As propostas “vão no sentido de um profundo recuo e retrocesso no acesso aos direitos sexuais e reprodutivos", acrescenta a deputada comunista, que diz ainda que tanto os dois partidos de direita como os signatários desta iniciativa legislativa de cidadãos “claramente nunca aceitaram a decisão democrática do povo português no referendo”.

A 'vice' da bancada do PCP sublinhou que "os dados da Direcção-Geral de Saúde são muito claros: desde 2011 que não se regista a morte de nenhuma mulher na sequência da interrupção de uma gravidez". "Só este elemento - há muitos outros -, devia fazer-nos olhar para esta conquista como uma grande conquista das mulheres e do povo português, que se deve manter", declarou, sublinhando que desde a aprovação da lei tivemos uma evolução significativamente positiva do acesso aos direitos, do acesso à saúde, do respeito pela livre decisão".

Os socialistas subscrevem as críticas.
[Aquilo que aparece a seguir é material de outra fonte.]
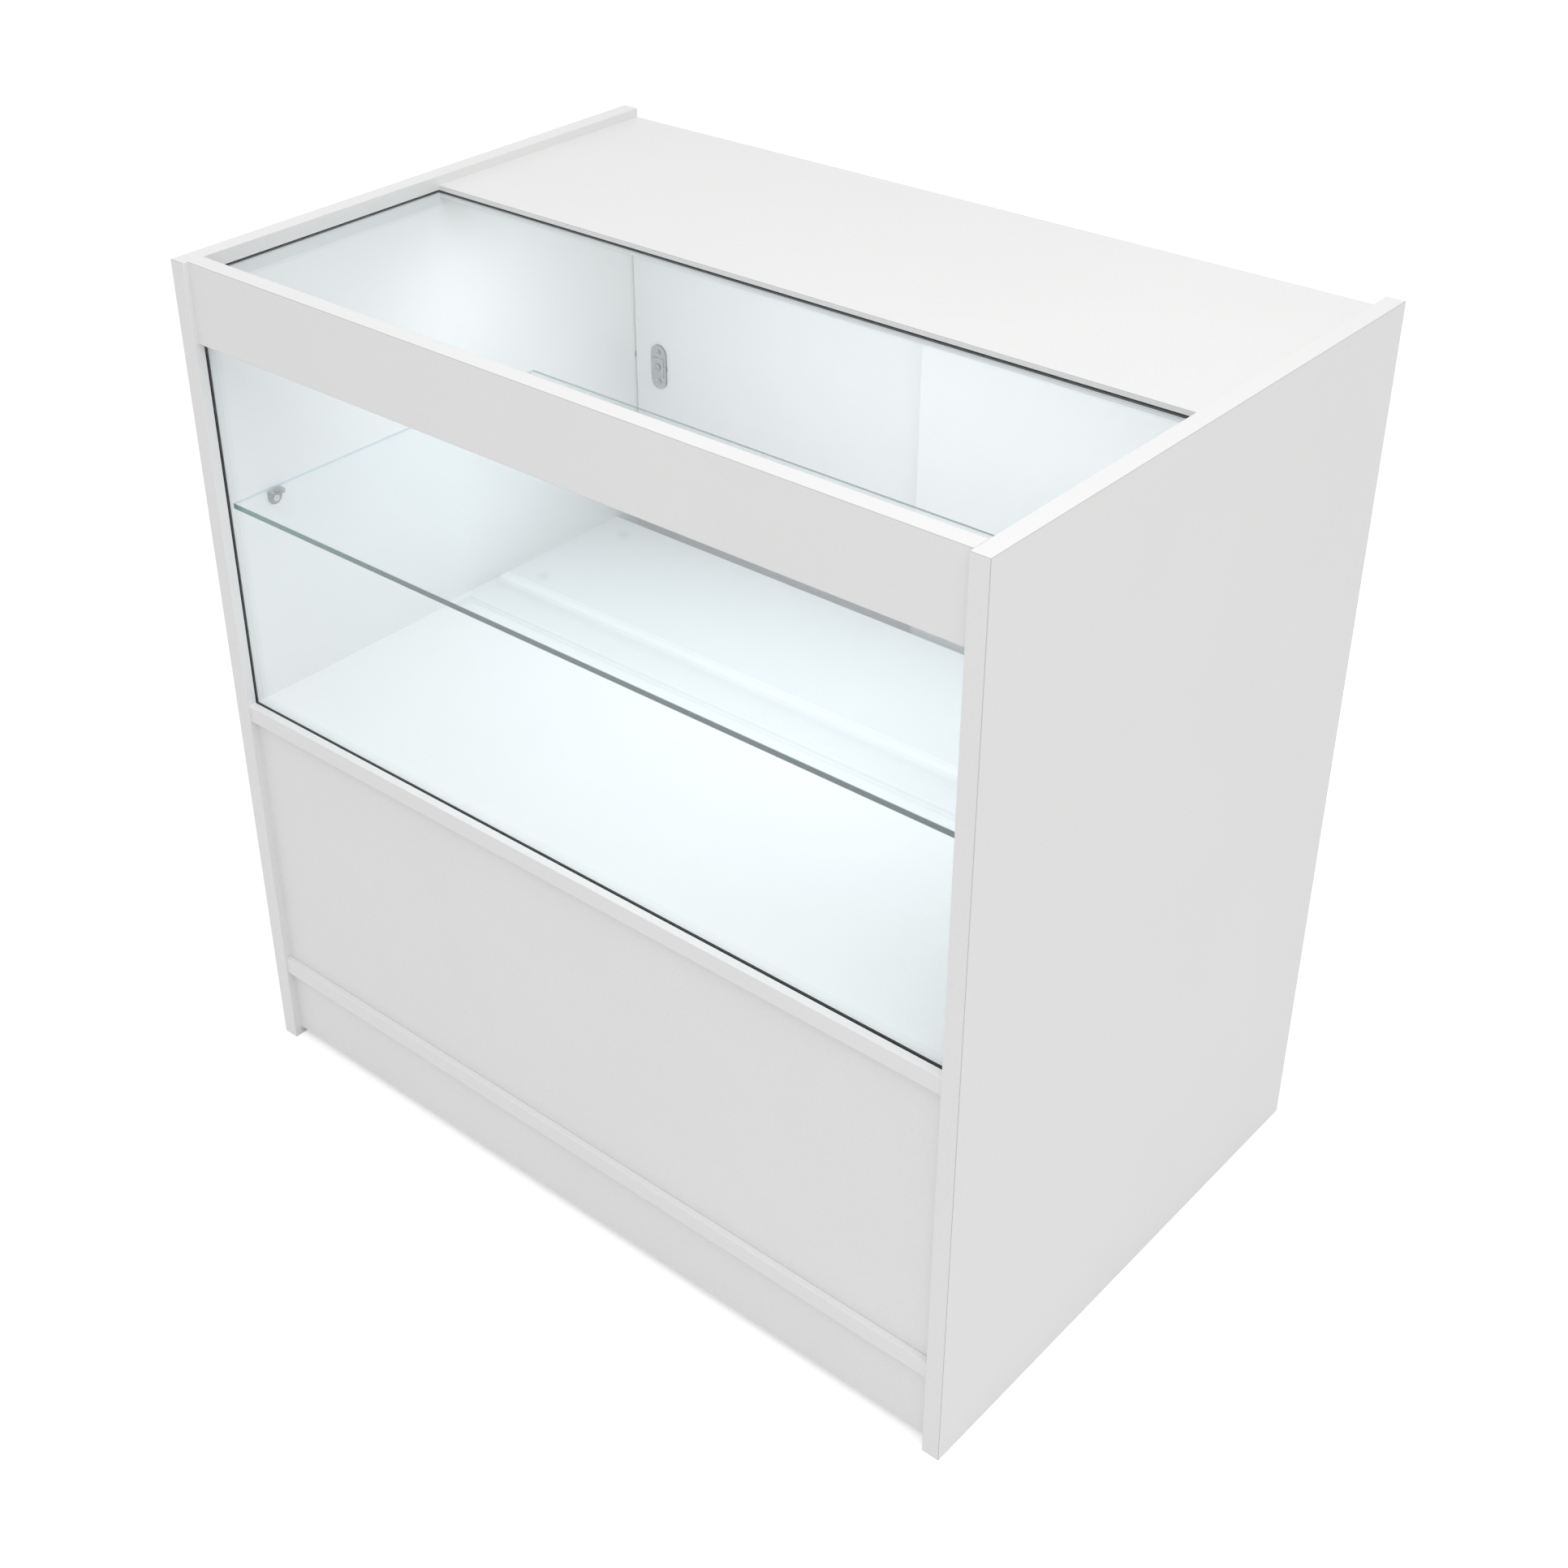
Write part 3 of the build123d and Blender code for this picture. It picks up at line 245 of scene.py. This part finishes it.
def edge_distance(tree, low, high):
    """How far a point on a box's face is from the nearest edge of that face."""
    middle, half = (low + high) / 2, (high - low) / 2
    offset = add(tree, "VectorMath", {0: own_place(tree), 1: middle}, operation="SUBTRACT")
    size = add(tree, "VectorMath", {0: offset.outputs[0]}, operation="ABSOLUTE")
    inward = add(tree, "VectorMath", {0: half, 1: size.outputs[0]}, operation="SUBTRACT")
    x, y, z = add(tree, "SeparateXYZ", {0: inward.outputs[0]}).outputs
    lesser = calc(tree, "MINIMUM", x, y)
    greater = calc(tree, "MAXIMUM", x, y)
    return calc(tree, "MAXIMUM", lesser, calc(tree, "MINIMUM", greater, z))


def blank(name):
    """A new node material, its tree and its Principled shader."""
    material = bpy.data.materials.new(name)
    material.use_nodes = True
    tree = material.node_tree
    return material, tree, tree.nodes["Principled BSDF"]


def put(tree, shader, **values):
    """Sets or links a shader's inputs, whose names are written with underscores."""
    for name, value in values.items():
        socket = shader.inputs[name.replace("_", " ")]
        if isinstance(value, bpy.types.NodeSocket):
            tree.links.new(value, socket)
        else:
            socket.default_value = (*value, 1.0) if isinstance(value, tuple) else value


def dress(node, material):
    """Gives a node its material."""
    for slot in NODES[node].material_slots:
        slot.link = "DATA"
        slot.material = material


def melamine(node):
    """White board: a faint pearl grain, and edging whose seam shows as a thin dark line and
    whose arris shows as a thin line of painted shade. The box is stretched where boards and side
    panels meet, so that no line shows there."""
    material, tree, shader = blank(f"melamine_{node}")
    low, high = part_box(node)
    thin = thinnest(low, high)
    if node != "side_panel_right":
        high[X] += PAST_JOINT
    if node != "side_panel_left":
        low[X] -= PAST_JOINT
    edge = edge_distance(tree, low, high)
    lines = 0.0 if node in PLAIN_EDGED else 1.0

    speck = fade(tree, grain(tree, SPECK_SIZE, SPECK_DETAIL), *SPECK_SPAN)
    cloud = fade(tree, grain(tree, CLOUD_SIZE), *CLOUD_SPAN, 0.0, CLOUD_SHARE)
    speckled = calc(tree, "MULTIPLY", speck, SPECK_SHARE)
    color = blend(tree, speckled, WHITE_BOARD, BOARD_SPECK)
    color = blend(tree, cloud, color, BOARD_SPECK)
    # Painted shade: a thin dark line along the arris of the edging
    color = blend(tree, fade(tree, edge, *ARRIS_SHADE_SPAN, 0.0, lines), color, BOARD_SEAM_AND_ARRIS_SHADE)

    seam = calc(tree, "MULTIPLY", fade(tree, edge, *SEAM_OUTER),
                fade(tree, edge, *SEAM_INNER, 0.0, lines))
    seam = calc(tree, "MULTIPLY", seam, along(tree, thin))
    color = blend(tree, calc(tree, "MULTIPLY", seam, SEAM_SHARE), color, BOARD_SEAM_AND_ARRIS_SHADE)

    pearl = grain(tree, PEARL_SIZE)
    height = calc(tree, "SUBTRACT", pearl, calc(tree, "MULTIPLY", seam, SEAM_DEPTH))
    put(tree, shader, Base_Color=color, IOR=COATING_IOR,
        Roughness=fade(tree, pearl, *NOISE_SPAN, *BOARD_ROUGHNESS),
        Normal=bumped(tree, height, *BOARD_BUMP))
    return material


def pane(node, tint, ground):
    """Clear float glass, green where its edges show, with painted shade greying those edges
    towards the right and painted light on their ends. Lamps and bounced light pass through it.
    """
    material, tree, shader = blank(f"glass_{node}")
    low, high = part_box(node)
    face = fade(tree, along(tree, thinnest(low, high)), *SQUARE_SPAN)
    place = add(tree, "SeparateXYZ", {0: own_place(tree)})
    # Painted shade: the edges grey from near their left end towards the right
    painted_greying = fade(tree, place.outputs[X], low[X], low[X] * EDGE_SHADE_FROM)
    edge_green_and_light = blend(tree, painted_greying, EDGE_GREEN, EDGE_PAINTED_SHADE)
    # Painted light: end faces that look along X come out pale
    edge_green_and_light = blend(tree, fade(tree, along(tree, X), *SQUARE_SPAN), edge_green_and_light, EDGE_PAINTED_LIGHT)
    ground_only = fade(tree, face, 1.0, 0.0, 0.0, GRIND_STRENGTH)
    put(tree, shader, Base_Color=blend(tree, face, edge_green_and_light, tint), IOR=GLASS_IOR,
        Roughness=fade(tree, face, 0.0, 1.0, ground, 0.0),
        Transmission_Weight=fade(tree, face, 0.0, 1.0, EDGE_CLEARNESS, 1.0),
        Normal=bumped(tree, grain(tree, GRIND_SIZE), GRIND_DEPTH, ground_only))

    clear = add(tree, "BsdfTransparent", {"Color": (*PANE_SHADOW, 1.0)})
    path = add(tree, "LightPath").outputs
    passing = calc(tree, "MAXIMUM", path["Is Shadow Ray"], path["Is Diffuse Ray"])
    both = add(tree, "MixShader", {0: passing, 1: shader.outputs[0], 2: clear.outputs[0]})
    tree.links.new(both.outputs[0], tree.nodes["Material Output"].inputs["Surface"])
    return material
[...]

A deputada Isabel Moreira defende que as consultas obrigatórias são uma medida “incompreensível e completamente inconstitucional”.

"Sem qualquer base científica ou suporte exige-se que as mulheres nos três dias em que solitariamente têm de reflectir devem ter aconselhamento por um psicólogo e um técnico de serviço social? As mulheres são dadas por inimputáveis? Uma mulher não consegue decidir sozinha?", questionou.
À Lusa, Isabel Moreira sublinhou que o aconselhamento psicológico e os recursos de serviço social já são disponibilizados às mulheres que fazem uma IVG, conforme foi relatado pelas diversas entidades ouvidas na comissão parlamentar de Assuntos Constitucionais, entre as quais o conselho de administração da Maternidade Alfredo da Costa.
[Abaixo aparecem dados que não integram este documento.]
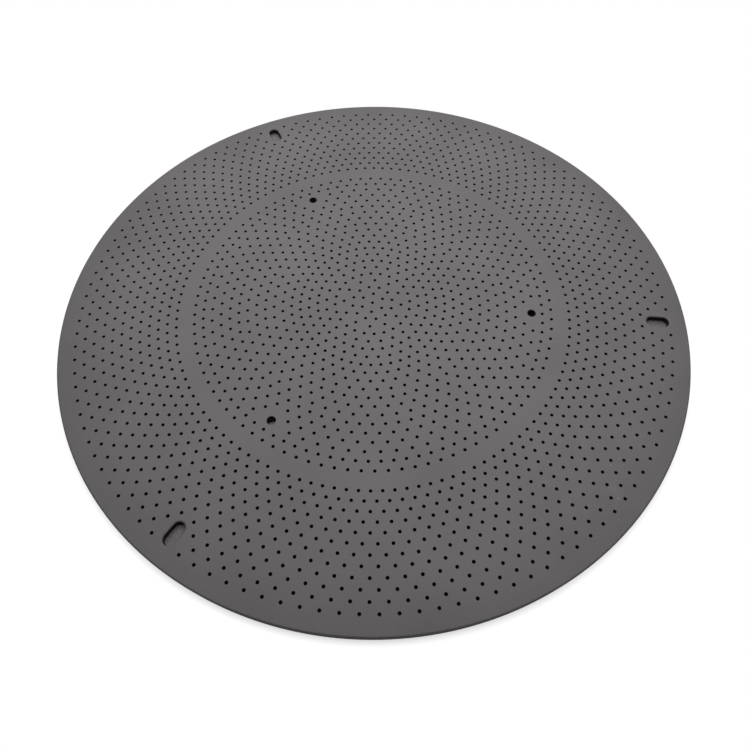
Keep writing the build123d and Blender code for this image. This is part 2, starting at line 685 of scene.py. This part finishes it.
def painted_bore_shade_material():
    material, tree = new_material("painted_bore_shade")
    place = add_node(tree, "ShaderNodeTexCoord").outputs["Object"]
    black = add_node(tree, "ShaderNodeValToRGB", links={"Fac": crystal_grain(tree, place)})
    for stop, position, colour in zip(black.color_ramp.elements, BLEND, (BORE_SHADE_DARK, BORE_SHADE_PALE)):
        stop.position = position
        stop.color = linear(colour)
    surface = add_node(
        tree,
        "ShaderNodeBsdfPrincipled",
        {"Roughness": BORE_SHADE_ROUGHNESS, "IOR": BORE_SHADE_IOR, "Metallic": 0.0},
        {"Base Color": black.outputs["Color"]},
    )
    add_node(tree, "ShaderNodeOutputMaterial", links={"Surface": surface.outputs["BSDF"]})
    return material


bore_shade = painted_bore_shade_material()
print("drilled walls:", bore_shade.name, "with", len(bore_shade.node_tree.nodes), "nodes")

# %% Give each face its material, with painted shade on the steep walls of the holes and slots
# A face stands at more than 60 degrees where the upright part of its normal is under 0.5.
STEEP = 0.5


def is_painted_shade_wall(face):
    """True on the steep walls of the holes and slots, which get the painted shade, but not on the rim."""
    inside = face.center.xy.length < PLATE_RADIUS - 2 * RIM_EDGE_RADIUS
    return inside and abs(face.normal.z) < STEEP


plate.data.materials.clear()
plate.data.materials.append(coating)
# The second material paints the shade on the steep walls of the holes and slots.
plate.data.materials.append(bore_shade)
for face in plate.data.polygons:
    face.material_index = int(is_painted_shade_wall(face))
wall_count = sum(face.material_index for face in plate.data.polygons)
print("dark walls:", wall_count, "of", len(plate.data.polygons), "faces")

# %% [markdown]
# ## Floor, background and light
#
# The photograph shows the plate on pure white, under wide soft light that comes mostly from behind: the
# far side is a little lighter than the near side. The floor and the world are white where the camera
# looks straight at them. The light that falls on the plate is set apart from that: one wide softbox
# hangs over the far half of the plate, and the world adds a little fill.

# %% White floor
FLOOR_SIZE = 4.0
FLOOR_GAP = 0.05 * MM
PAPER = "#e6e6e6"
WHITE = (1, 1, 1, 1)
# The plate's shadow on the paper fades out from 6 mm inside the rim to 3 mm beyond it.
SHADOW_START = 6 * MM
SHADOW_REACH = 3 * MM


def floor_material():
    """Matte paper. The camera sees it pure white from a little beyond the rim outwards. Nearer in, it
    turns by degrees into paper that shows the plate's shadow, and under the plate it is only that."""
    material, tree = new_material("white_paper")
    place = add_node(tree, "ShaderNodeTexCoord").outputs["Object"]
    away = add_node(tree, "ShaderNodeVectorMath", {"operation": "LENGTH"}, {0: place})
    clear = add_node(
        tree,
        "ShaderNodeMapRange",
        {"From Min": PLATE_RADIUS - SHADOW_START, "From Max": PLATE_RADIUS + SHADOW_REACH},
        {"Value": away.outputs["Value"]},
    )
    path = add_node(tree, "ShaderNodeLightPath")
    lift = add_node(
        tree,
        "ShaderNodeMath",
        {"operation": "MULTIPLY"},
        {0: clear.outputs["Result"], 1: path.outputs["Is Camera Ray"]},
    )
    paper = add_node(tree, "ShaderNodeBsdfDiffuse", {"Color": linear(PAPER)})
    white = add_node(tree, "ShaderNodeEmission", {"Color": WHITE, "Strength": 1.0})
    both = add_node(
        tree,
        "ShaderNodeMixShader",
        links={0: lift.outputs["Value"], 1: paper.outputs["BSDF"], 2: white.outputs["Emission"]},
    )
    add_node(tree, "ShaderNodeOutputMaterial", links={"Surface": both.outputs["Shader"]})
    return material


def floor_piece():
    bm = bmesh.new()
    bmesh.ops.create_grid(bm, x_segments=1, y_segments=1, size=FLOOR_SIZE / 2)
    bmesh.ops.translate(bm, verts=bm.verts[:], vec=(0, 0, PLATE_BOTTOM - FLOOR_GAP))
    made = object_from(bm, "floor")
    made.data.materials.append(floor_material())
    return made


floor = floor_piece()
print("floor:", round(floor.data.vertices[0].co.z / MM, 2), "mm high,", FLOOR_SIZE, "m across")

# %% World
WORLD_STRENGTH = 0.04


def white_world():
    world = bpy.data.worlds.new("studio")
    world.use_nodes = True
    tree = world.node_tree
    tree.nodes.clear()
    path = add_node(tree, "ShaderNodeLightPath")
    room = add_node(tree, "ShaderNodeBackground", {"Color": WHITE, "Strength": WORLD_STRENGTH})
    white = add_node(tree, "ShaderNodeBackground", {"Color": WHITE, "Strength": 1.0})
    both = add_node(
        tree,
        "ShaderNodeMixShader",
        links={0: path.outputs["Is Camera Ray"], 1: room.outputs[0], 2: white.outputs[0]},
    )
    add_node(tree, "ShaderNodeOutputWorld", links={"Surface": both.outputs[0]})
    bpy.context.scene.world = world


white_world()
print("world:", WORLD_STRENGTH, "of white as fill")

# %% Softbox
SOFTBOX_PLACE = Vector((-0.02, 0.28, 0.52))
SOFTBOX_TARGET = Vector((-0.02, 0.24, 0.0))
SOFTBOX_WIDTH = 0.9
SOFTBOX_DEPTH = 0.8
SOFTBOX_WATTS = 4.7


def softbox():
    light = bpy.data.lights.new("back_softbox", "AREA")
    light.shape = "RECTANGLE"
    light.size = SOFTBOX_WIDTH
    light.size_y = SOFTBOX_DEPTH
    light.energy = SOFTBOX_WATTS
    made = bpy.data.objects.new("back_softbox", light)
    made.location = SOFTBOX_PLACE
    made.rotation_euler = (SOFTBOX_TARGET - SOFTBOX_PLACE).to_track_quat("-Z", "Y").to_euler()
    made.visible_camera = False
    bpy.context.scene.collection.objects.link(made)
    return made


lamp = softbox()
bpy.context.scene.view_settings.view_transform = "Standard"
print("softbox:", round(lamp.data.size, 2), "by", round(lamp.data.size_y, 2), "m")
print("softbox power:", round(lamp.data.energy, 2), "W")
Quanto ao fim de um registo para objectores de consciência, a deputada do PS interroga-se de que forma os hospitais se vão organizar e sublinha que o objectivo é a participação destes médicos em consultas a mulheres que vão fazer uma IVG, quando esses profissionais "não têm condições de neutralidade" para isso.
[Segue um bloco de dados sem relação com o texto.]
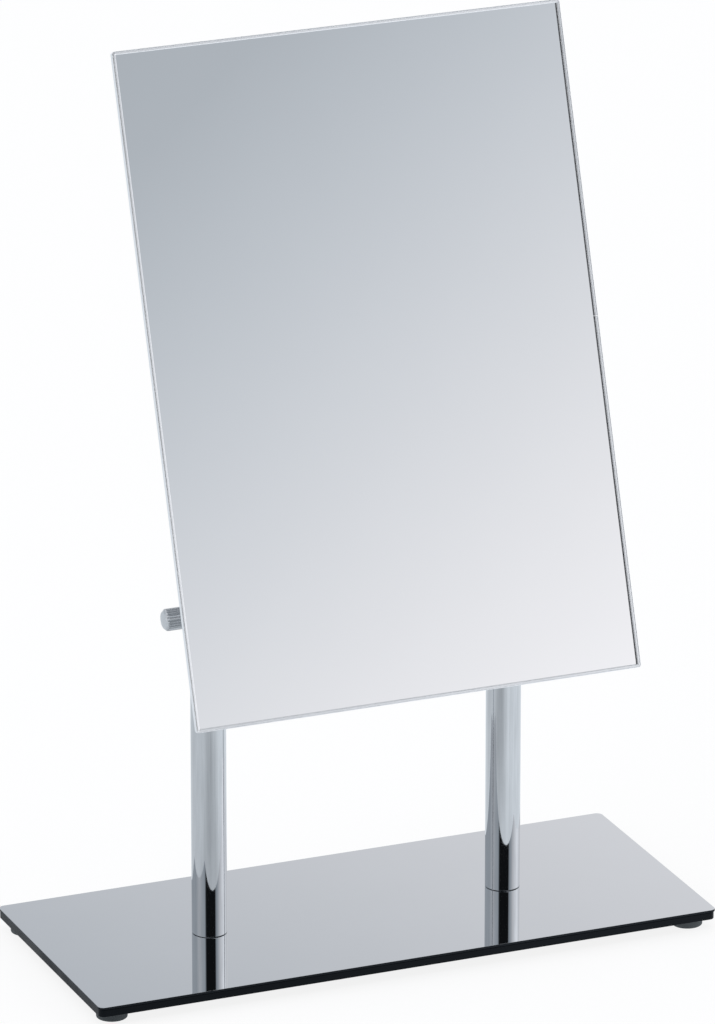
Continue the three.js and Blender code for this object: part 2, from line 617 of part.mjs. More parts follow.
// One ear: a tab that rises from the plate and ends in a half circle about the hinge axis.
function hingeEar(x) {
  const root = -HINGE_PLATE_Y - HINGE_PLATE_THICKNESS / 2;
  const outline = new THREE.Shape();
  outline.moveTo(-HINGE_EAR_RADIUS, root);
  outline.absarc(0, 0, HINGE_EAR_RADIUS, Math.PI, Math.PI * 2);
  outline.lineTo(HINGE_EAR_RADIUS, root);
  outline.holes.push(roundHole(0, 0, BUSH_RADIUS + 2 * CONTACT_GAP));
  const options = { depth: HINGE_EAR_THICKNESS, bevelEnabled: false, curveSegments: CORNER_SEGMENTS * 2 };
  const ear = new THREE.ExtrudeGeometry(outline, options).translate(0, 0, -HINGE_EAR_THICKNESS / 2);
  return ear.rotateX(Math.PI).rotateY(-Math.PI / 2).translate(x, 0, 0);
}

function hingePlate() {
  const shape = roundedRectangle(HINGE_PLATE_WIDTH, HINGE_PLATE_HEIGHT, HINGE_PLATE_CORNER);
  for (const [x, z] of hingeScrewPlaces()) {
    shape.holes.push(roundHole(x, z, PLATE_SCREW_RADIUS + HOLE_CLEARANCE));
  }
  const plate = uprightSlab(shape, HINGE_PLATE_Y, HINGE_PLATE_THICKNESS);
  return join(plate, hingeEar(-HINGE_EAR_X), hingeEar(HINGE_EAR_X));
}

function hingeBush() {
  const bore = CROSSBAR_RADIUS + CONTACT_GAP;
  const half = HINGE_EAR_THICKNESS / 2;
  const flangeTop = -half - CONTACT_GAP;
  const flangeBottom = flangeTop - BUSH_FLANGE_THICKNESS;
  return alongX(revolve([
    [bore, flangeBottom], [BUSH_FLANGE_RADIUS, flangeBottom], [BUSH_FLANGE_RADIUS, flangeTop],
    [BUSH_RADIUS, flangeTop], [BUSH_RADIUS, half], [bore, half], [bore, flangeBottom],
  ], MEDIUM_SEGMENTS));
}

function hingeScrew() {
  const tip = COVER_BACK_Y - PLATE_SCREW_REACH;
  const seat = HINGE_PLATE_BACK_Y + CONTACT_GAP;
  const top = seat + PLATE_SCREW_HEAD_HEIGHT;
  const screw = revolve([
    [0, tip], [PLATE_SCREW_RADIUS, tip], [PLATE_SCREW_RADIUS, seat], [PLATE_SCREW_HEAD_RADIUS, seat],
    [PLATE_SCREW_HEAD_RADIUS, seat + PLATE_SCREW_HEAD_HEIGHT / 2],
    [PLATE_SCREW_HEAD_RADIUS * PLATE_SCREW_CROWN, top], [0, top],
  ], SMALL_SEGMENTS);
  const socketBottom = top - PLATE_SCREW_HEAD_HEIGHT * SOCKET_DEPTH_SHARE;
  const socketRadius = PLATE_SCREW_RADIUS * SOCKET_WIDTH_SHARE;
  return alongY(cut(screw, rod(socketRadius, socketBottom, top + CUT_MARGIN, SOCKET_SIDES)));
}

function addMirror(parent) {
  place(parent, 'frame_band', frameBand(), chrome);
  place(parent, 'mirror_glass', mirrorGlass(), silvered);
  place(parent, 'foam_pad', foamPad(), foam);
  place(parent, 'back_cover', backCover(), greyPlastic);
  place(parent, 'hinge_plate', hingePlate(), plainSteel);
  place(parent, 'hinge_bush_left', hingeBush().rotateY(Math.PI), whiteNylon, -HINGE_EAR_X);
  place(parent, 'hinge_bush_right', hingeBush(), whiteNylon, HINGE_EAR_X);
  hingeScrewPlaces().forEach(([x, z], i) => {
    place(parent, `hinge_screw_${i + 1}`, hingeScrew(), plainSteel, x, 0, z);
  });
}

// ---- Assembly ----
const shavingMirror = new THREE.Group();
shavingMirror.position.y = POST_LINE_Y;
addBase(shavingMirror);
addFixedPosts(shavingMirror);
addClamp(shavingMirror);
addLift(shavingMirror);

const mirrorHead = new THREE.Group();
mirrorHead.position.z = HINGE_Z;
mirrorHead.rotation.x = -TILT;
addMirror(mirrorHead);
shavingMirror.add(mirrorHead);

export default shavingMirror;
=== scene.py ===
"""Looks of the extendable shaving mirror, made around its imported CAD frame.

Units are metres, in the CAD model's own frame: +X along the base, +Y away from the user, +Z up.
"""

import math

import bmesh
import bpy
from mathutils import Matrix, Vector


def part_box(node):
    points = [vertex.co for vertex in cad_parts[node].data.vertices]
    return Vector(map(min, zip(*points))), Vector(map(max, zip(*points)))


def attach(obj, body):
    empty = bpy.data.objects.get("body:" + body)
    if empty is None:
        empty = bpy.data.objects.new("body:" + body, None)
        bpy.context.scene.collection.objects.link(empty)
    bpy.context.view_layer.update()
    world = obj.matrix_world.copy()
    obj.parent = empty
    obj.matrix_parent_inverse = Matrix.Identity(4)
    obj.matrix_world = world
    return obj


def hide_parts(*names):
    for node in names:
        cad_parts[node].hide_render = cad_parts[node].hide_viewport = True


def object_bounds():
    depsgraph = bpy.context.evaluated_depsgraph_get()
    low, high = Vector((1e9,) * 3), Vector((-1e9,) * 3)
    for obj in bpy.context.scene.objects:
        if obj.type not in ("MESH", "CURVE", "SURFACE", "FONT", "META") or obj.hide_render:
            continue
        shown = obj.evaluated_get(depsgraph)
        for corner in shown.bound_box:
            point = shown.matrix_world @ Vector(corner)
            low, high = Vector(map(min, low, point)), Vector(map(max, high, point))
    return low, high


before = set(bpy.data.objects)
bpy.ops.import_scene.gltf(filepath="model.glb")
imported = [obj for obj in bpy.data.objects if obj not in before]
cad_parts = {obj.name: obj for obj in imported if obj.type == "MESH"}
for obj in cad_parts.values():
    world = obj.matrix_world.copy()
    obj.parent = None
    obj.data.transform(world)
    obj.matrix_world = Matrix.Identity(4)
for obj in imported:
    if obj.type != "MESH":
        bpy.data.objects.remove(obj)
cad_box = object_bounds()

MM = 0.001
FULL_TURN = 2 * math.pi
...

Isabel Moreira critica também o processo que levou à apresentação destas alterações, que começou com uma baixa à comissão sem votação da iniciativa de cidadãos e do projecto da maioria para a introdução de taxas moderadoras na IVG, para esta quinta-feira de manhã ser confrontada com "alterações violentíssimas num papel e sem suporte electrónico" quando as mudanças deviam ter sido disponibilizadas na véspera. "Não se altera uma lei desta importância desta forma. É de uma grande deslealdade parlamentar", acusou.

"Menorização" da mulher, aponta BE
O Bloco, pela voz da deputada Helena Pinto, considera que estas consultas se inserem numa "lógica de menorização" e de não reconhecer o direito da mulher a tomar essa decisão.

"A lei prevê, e bem, a disponibilização às mulheres que o peçam de aconselhamento psicológico. A obrigação de apoio psicológico, para quê? Obrigação de aconselhamento por um técnico de apoio social, porquê? Então as mulheres que têm a sua vida estável economicamente são obrigadas a ver um técnico de serviço social?", questionou Helena Pinto.

"Parece que a maioria se esqueceu daquilo que o povo português votou em 2007 em referendo e que foi aprovado por uma expressiva maioria no Parlamento. Os promotores da iniciativa legislativa de cidadãos nunca aceitaram o resultado do referendo e queriam ultrapassá-lo, mas a maioria não se pode esquecer do que foi perguntado no referendo", argumentou. Helena Pinto considera que as alterações propostas pela maioria "vêm adulterar o espírito da lei", o que, além do mais, acontece "no final da legislatura, à beira de eleições", questionando também o papel atribuído às IPSS.